The Company determined that the Sublease Termination Agreement constitutes a non-monetary exchange under ASC 845 Nonmonetary Transactions (“ASC 845”) where, in return for the free rooms and the services, the Company agreed to terminate its rights and obligations under the sublease agreement. In accordance with ASC 845, the Company determined that the accounting for the transaction should be based on the fair value of assets or services involved. The Company estimated the fair value of the rooms and services to be approximately $1.5 million and $2.9 million, respectively. Accordingly, prepaid rooms and services of $4.4 million were recorded upon the sublease termination, of which $1.8 million is recorded in other current assets and $2.6 million is recorded in other assets in the condensed consolidated balance sheets as of June 30, 2021. Termination fee income of $3.1 million was recognized related to the rooms and services, after considering the rent receivable balance of $1.3 million outstanding from the subtenant. The remaining unamortized direct costs of $0.2 million were written off.
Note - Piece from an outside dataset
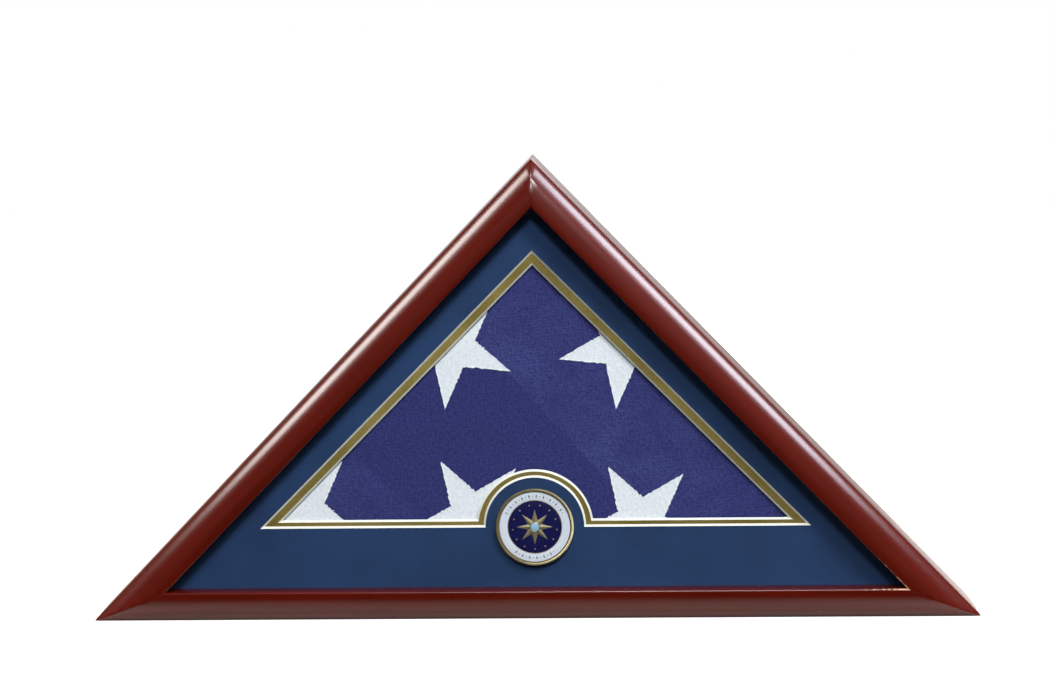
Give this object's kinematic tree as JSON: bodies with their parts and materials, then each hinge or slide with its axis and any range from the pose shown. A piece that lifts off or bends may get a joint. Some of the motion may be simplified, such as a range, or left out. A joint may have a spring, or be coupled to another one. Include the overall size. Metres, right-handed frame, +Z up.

The Company determined that the licensed rooms represent a lease under ASC 842. Once the Company obtains control of the rooms, the prepaid rooms balance will be reclassified from other assets to a ROU asset, and the related lease expense will be recorded on a straight-line basis over the lease term. The Company determined that the licensed services represent a non-lease component, which will be recognized separately from the lease component for this asset class. The expense related to the licensed services will be recognized on a straight-line

basis over the period the services are received. Both the lease expense and services expense will be recognized as a component of research and development costs in the consolidated statements of operations and comprehensive loss.